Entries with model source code

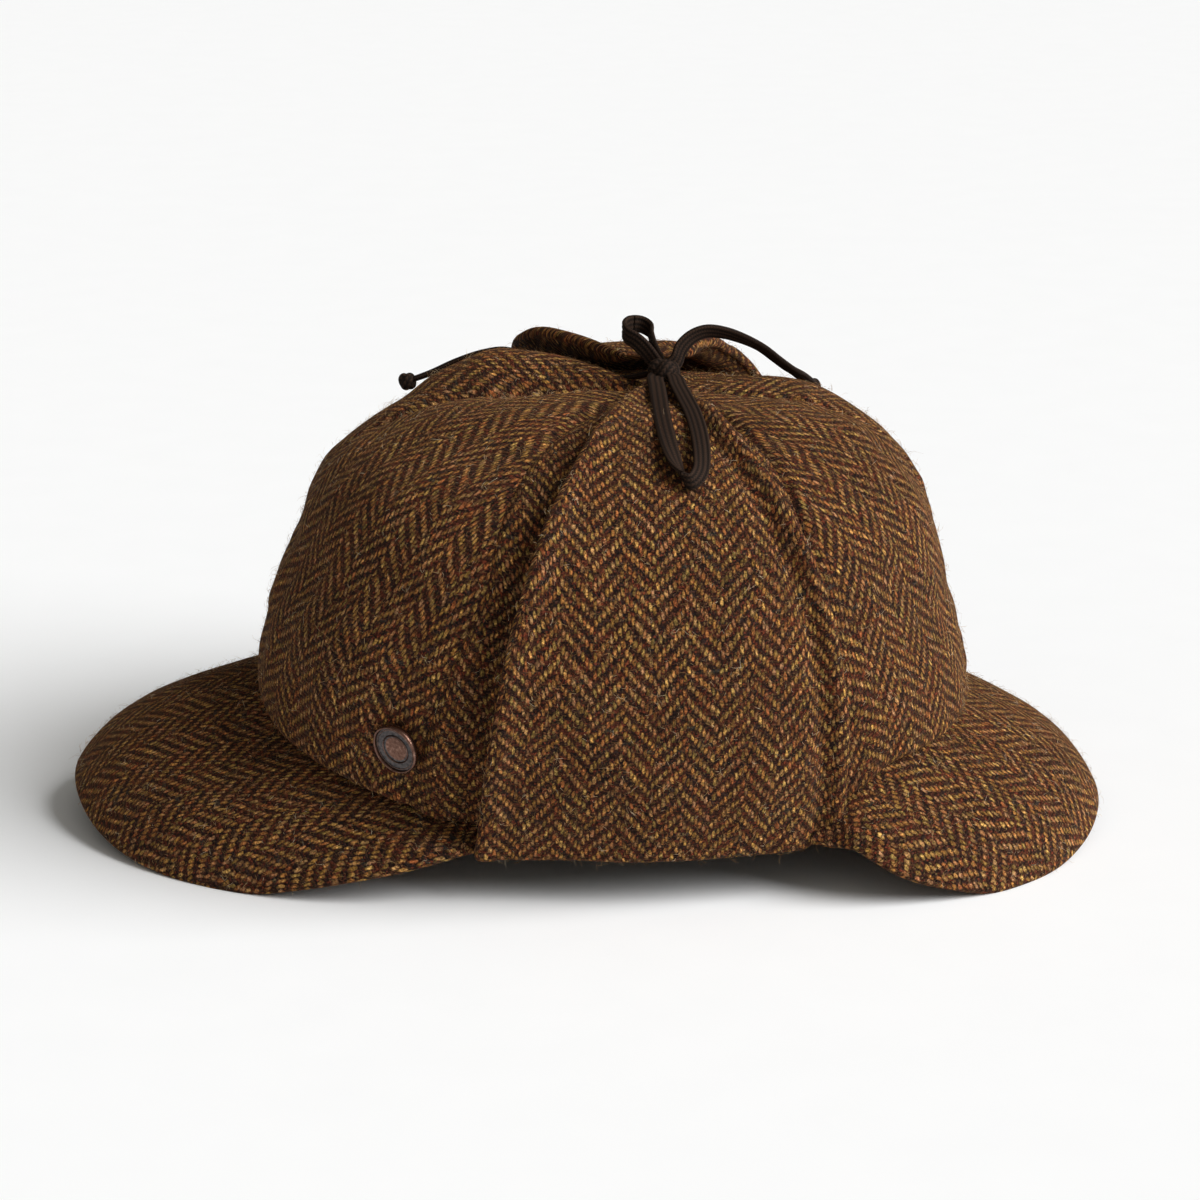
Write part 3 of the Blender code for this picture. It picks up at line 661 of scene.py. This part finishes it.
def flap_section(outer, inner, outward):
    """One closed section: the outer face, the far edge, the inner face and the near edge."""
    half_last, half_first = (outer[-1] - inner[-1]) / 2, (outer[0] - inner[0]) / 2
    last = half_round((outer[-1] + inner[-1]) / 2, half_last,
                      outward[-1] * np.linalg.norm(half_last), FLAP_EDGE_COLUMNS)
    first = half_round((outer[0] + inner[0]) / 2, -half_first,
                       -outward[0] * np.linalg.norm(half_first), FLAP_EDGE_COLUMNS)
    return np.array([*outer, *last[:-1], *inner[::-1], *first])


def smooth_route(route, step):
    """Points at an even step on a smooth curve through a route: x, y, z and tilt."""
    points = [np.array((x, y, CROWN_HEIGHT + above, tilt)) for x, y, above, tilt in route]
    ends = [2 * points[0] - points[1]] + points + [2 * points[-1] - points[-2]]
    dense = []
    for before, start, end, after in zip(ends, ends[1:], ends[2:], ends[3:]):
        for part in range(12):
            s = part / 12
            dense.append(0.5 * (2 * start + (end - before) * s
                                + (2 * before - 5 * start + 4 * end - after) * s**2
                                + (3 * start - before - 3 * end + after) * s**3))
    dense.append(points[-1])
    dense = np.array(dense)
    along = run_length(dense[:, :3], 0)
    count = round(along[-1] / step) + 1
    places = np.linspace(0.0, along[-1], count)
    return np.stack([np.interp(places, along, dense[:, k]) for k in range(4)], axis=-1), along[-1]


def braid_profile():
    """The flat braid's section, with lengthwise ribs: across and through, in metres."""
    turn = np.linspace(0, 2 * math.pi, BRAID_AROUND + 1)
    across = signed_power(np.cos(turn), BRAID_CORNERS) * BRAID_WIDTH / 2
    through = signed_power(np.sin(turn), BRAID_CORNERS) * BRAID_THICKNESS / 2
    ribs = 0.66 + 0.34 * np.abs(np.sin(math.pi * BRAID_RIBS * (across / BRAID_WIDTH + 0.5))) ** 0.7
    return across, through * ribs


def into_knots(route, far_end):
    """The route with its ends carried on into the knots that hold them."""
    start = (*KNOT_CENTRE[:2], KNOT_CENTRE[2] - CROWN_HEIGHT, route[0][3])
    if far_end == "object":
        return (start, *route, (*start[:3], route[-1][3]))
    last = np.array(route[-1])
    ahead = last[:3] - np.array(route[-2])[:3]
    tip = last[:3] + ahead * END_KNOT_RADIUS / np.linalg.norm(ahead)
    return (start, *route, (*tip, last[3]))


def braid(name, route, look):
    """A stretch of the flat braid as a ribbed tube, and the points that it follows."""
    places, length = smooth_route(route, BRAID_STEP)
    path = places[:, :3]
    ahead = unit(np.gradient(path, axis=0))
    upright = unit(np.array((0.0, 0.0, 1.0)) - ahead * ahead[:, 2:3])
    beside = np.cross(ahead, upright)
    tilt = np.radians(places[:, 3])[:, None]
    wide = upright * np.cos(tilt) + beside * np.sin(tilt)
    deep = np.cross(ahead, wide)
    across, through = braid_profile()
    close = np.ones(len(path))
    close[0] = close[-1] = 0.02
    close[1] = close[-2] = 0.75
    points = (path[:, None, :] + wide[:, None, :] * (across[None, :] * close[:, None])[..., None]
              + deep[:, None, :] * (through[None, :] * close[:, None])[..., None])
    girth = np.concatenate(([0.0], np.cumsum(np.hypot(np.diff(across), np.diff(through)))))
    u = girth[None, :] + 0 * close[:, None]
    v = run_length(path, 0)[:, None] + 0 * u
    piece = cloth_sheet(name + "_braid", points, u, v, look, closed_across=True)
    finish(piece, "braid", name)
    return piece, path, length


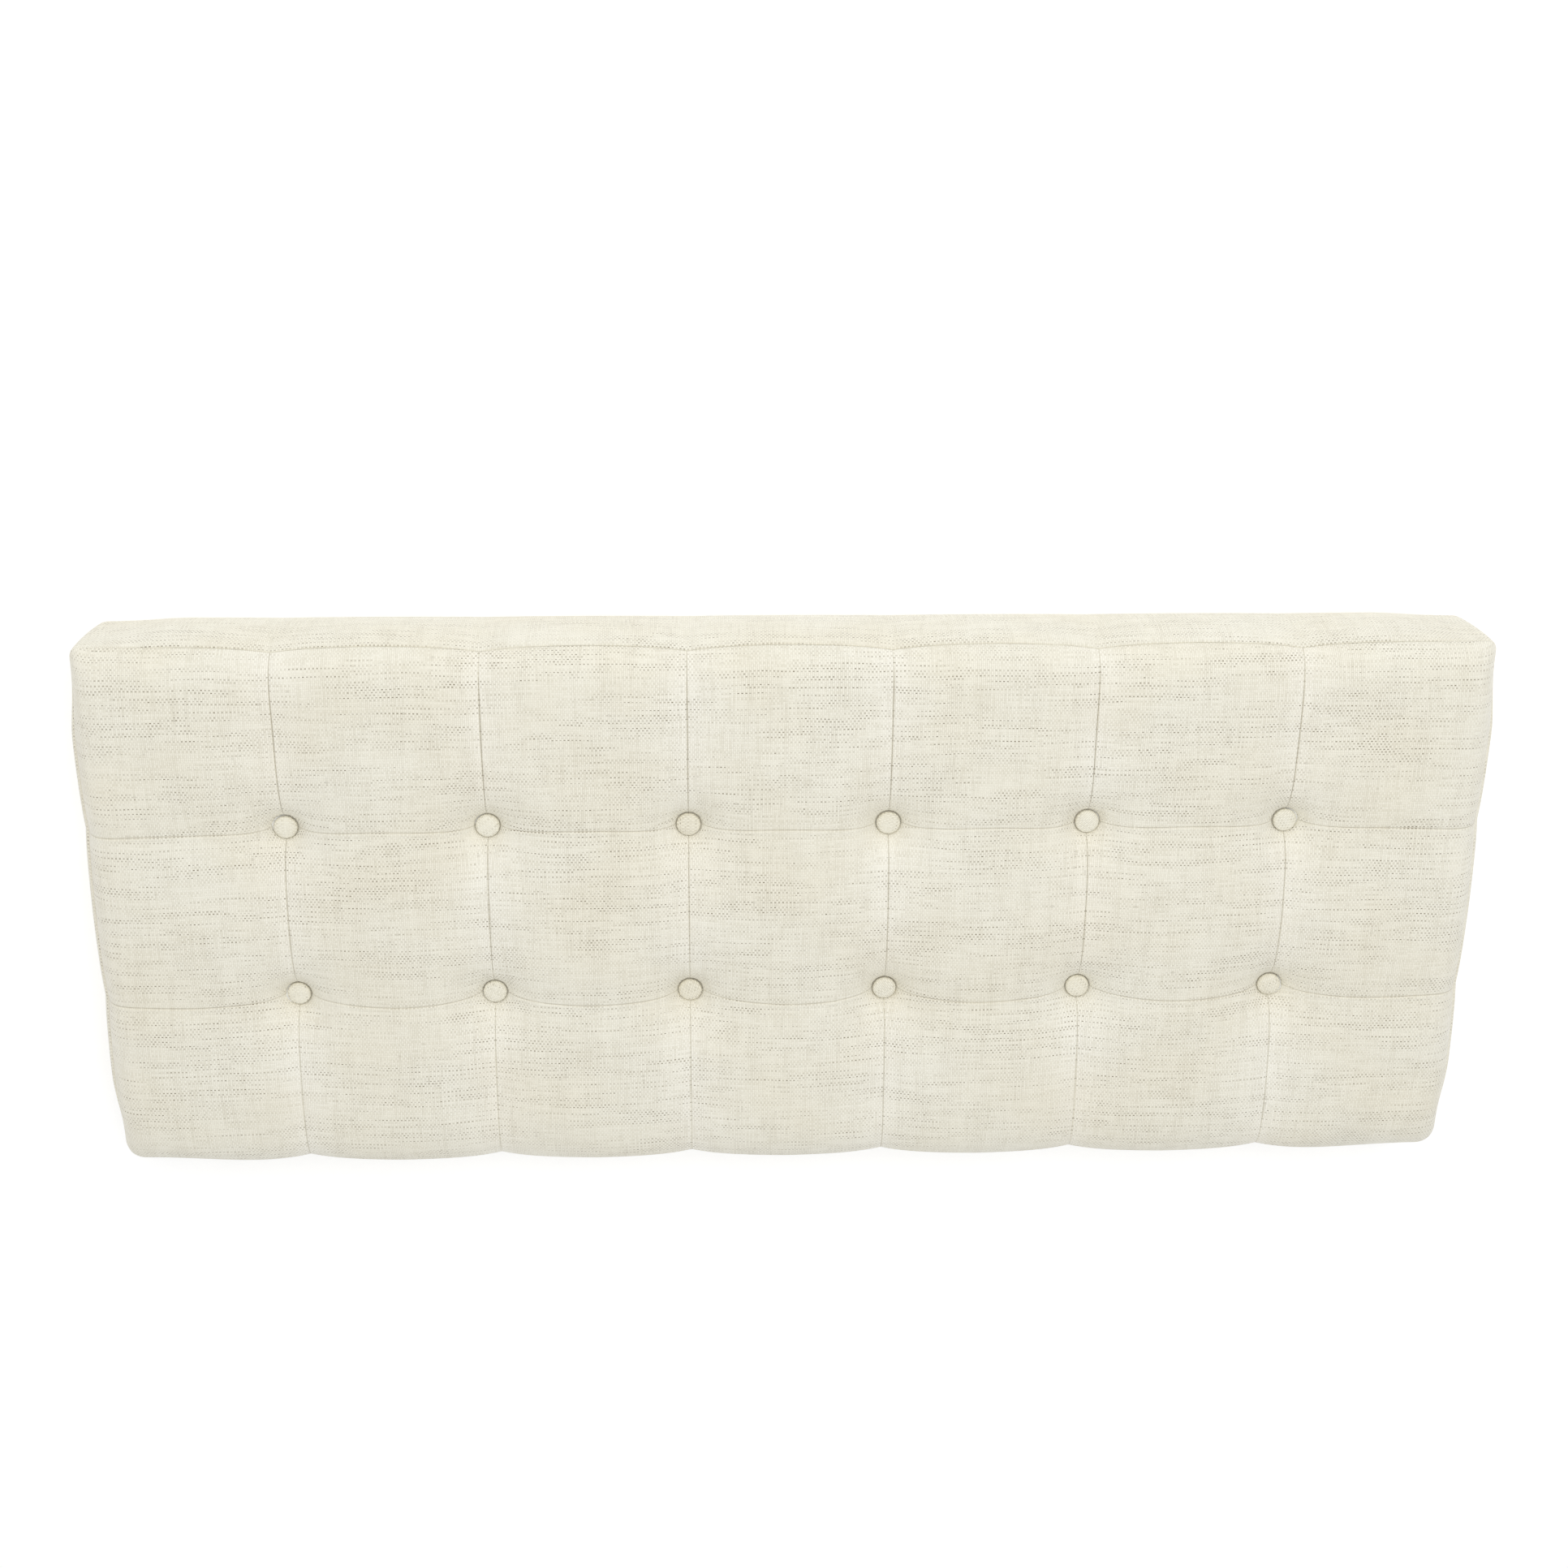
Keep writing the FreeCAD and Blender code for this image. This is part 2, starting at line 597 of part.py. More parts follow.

> REQUIRED TASK
Look at the material above and copy, word for word, its lines from the first through the one containing "return np.array([*outer, *last[:-1], *inner[::-1], *first])".

> TASK RESPONSE
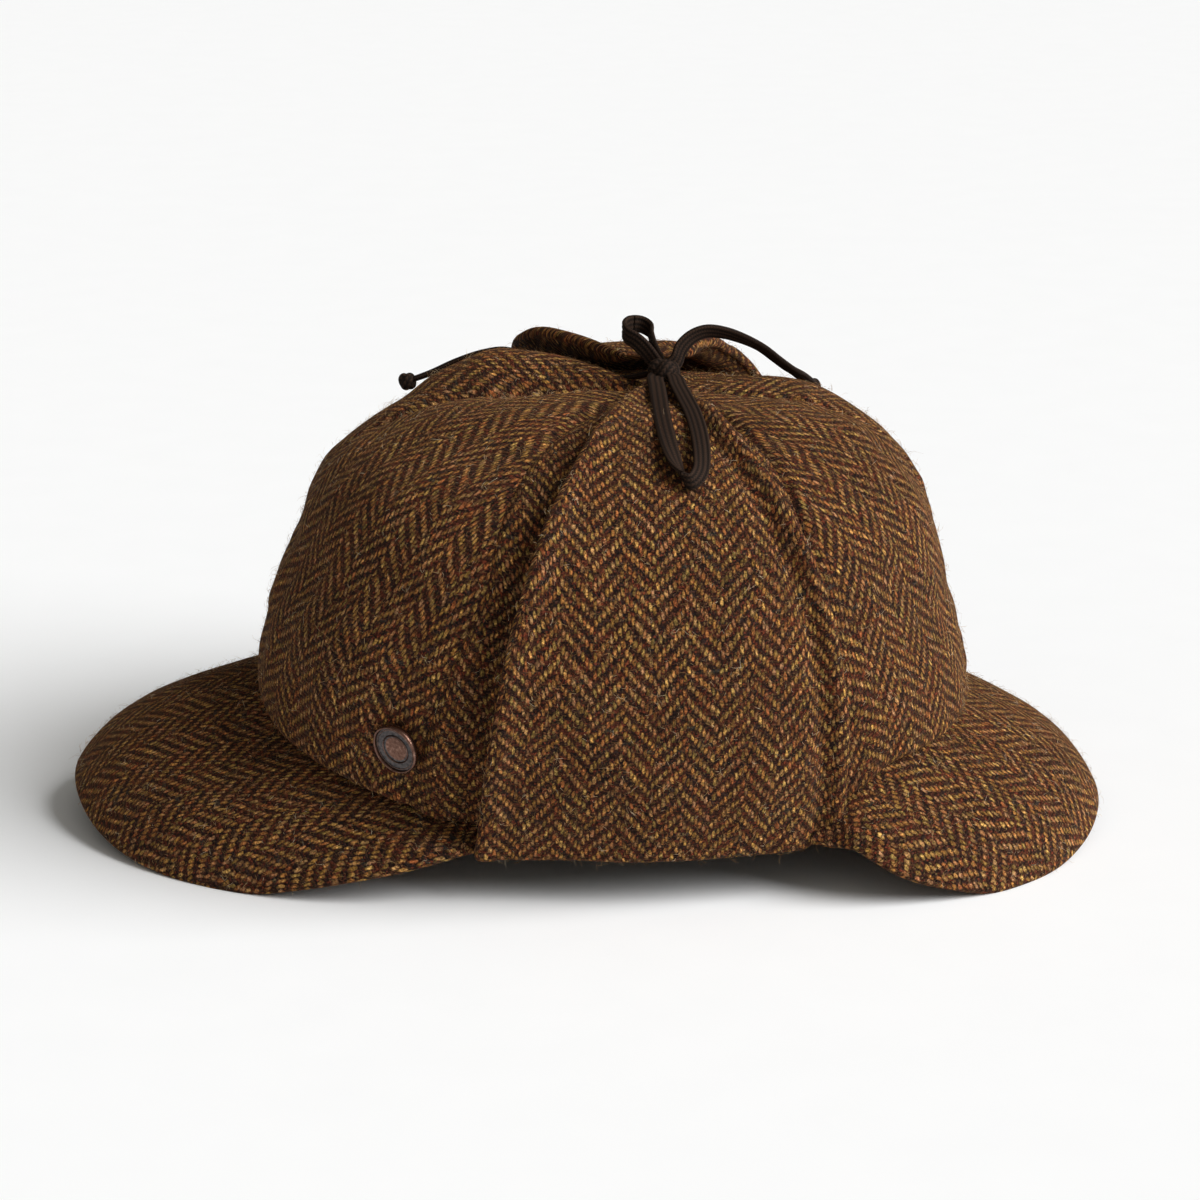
Write part 3 of the Blender code for this picture. It picks up at line 661 of scene.py. This part finishes it.
def flap_section(outer, inner, outward):
    """One closed section: the outer face, the far edge, the inner face and the near edge."""
    half_last, half_first = (outer[-1] - inner[-1]) / 2, (outer[0] - inner[0]) / 2
    last = half_round((outer[-1] + inner[-1]) / 2, half_last,
                      outward[-1] * np.linalg.norm(half_last), FLAP_EDGE_COLUMNS)
    first = half_round((outer[0] + inner[0]) / 2, -half_first,
                       -outward[0] * np.linalg.norm(half_first), FLAP_EDGE_COLUMNS)
    return np.array([*outer, *last[:-1], *inner[::-1], *first])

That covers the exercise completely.